Highlights: Islands (She Talks In Rainbows), Send To Celeste (And
The Cosmic Athletes), Noble Insect
The facts: last year we
had three new Guided By Voices releases, this year it’s just one. Which, if you
care to think about it, actually sounds like a good idea. Granted, I ended up
enjoying all three 2012 albums (last one in particular), but I also thought a little restraint could do them good: Robert Pollard and Tobin Sprout are good
songwriters, they are on a roll, they will drop the filler, and we will have
something like a seedless indie-pop watermelon on our hands…
Nothing, it seems, will
induce Pollard to go for consistency.
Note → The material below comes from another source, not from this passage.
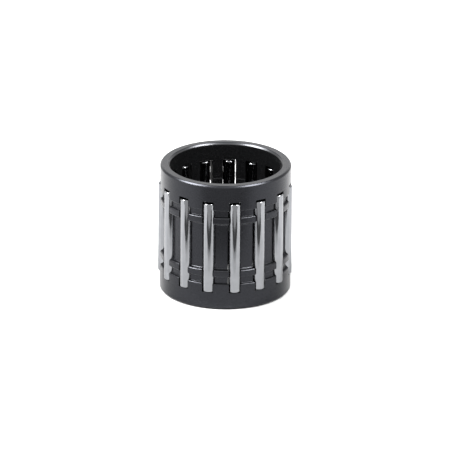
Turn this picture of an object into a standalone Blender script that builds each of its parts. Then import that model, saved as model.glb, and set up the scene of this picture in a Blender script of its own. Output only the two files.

Which maybe has a point: inconsistent
greatness, patchy flashes of brilliance are the very essence of Guided By
Voices. However, English Little League
does sound like a mild disappointment. You get the usual: catchy garage-rockers
(“w/Glass In Foot” is a quality Who outtake), gorgeous folk-pop masterpieces
(my favourite songs here), half-baked curios and oddities (some of which are
particularly expendable this time). But, and I fully realise the oddness of the
notion and the obviousness of the pun, this is too much of a Guided By Numbers
thing. Prepare to get your loyalty tested.
I did pretty well, even
though I would still argue that even their weakest 2012 album, Let’s Go Eat The Factory, has a slight edge over this one. Yes, Factory was erratic to the extreme, but
there was a songwriting spark I’m missing here. It had killer hooks, which are
in relatively short supply on English
Little League. Make no mistake, it is still classic Guided By Voices: it’s
just that the songs could be a little more inspired. So maybe they should take a break
after all. Inconceivable though it may sound.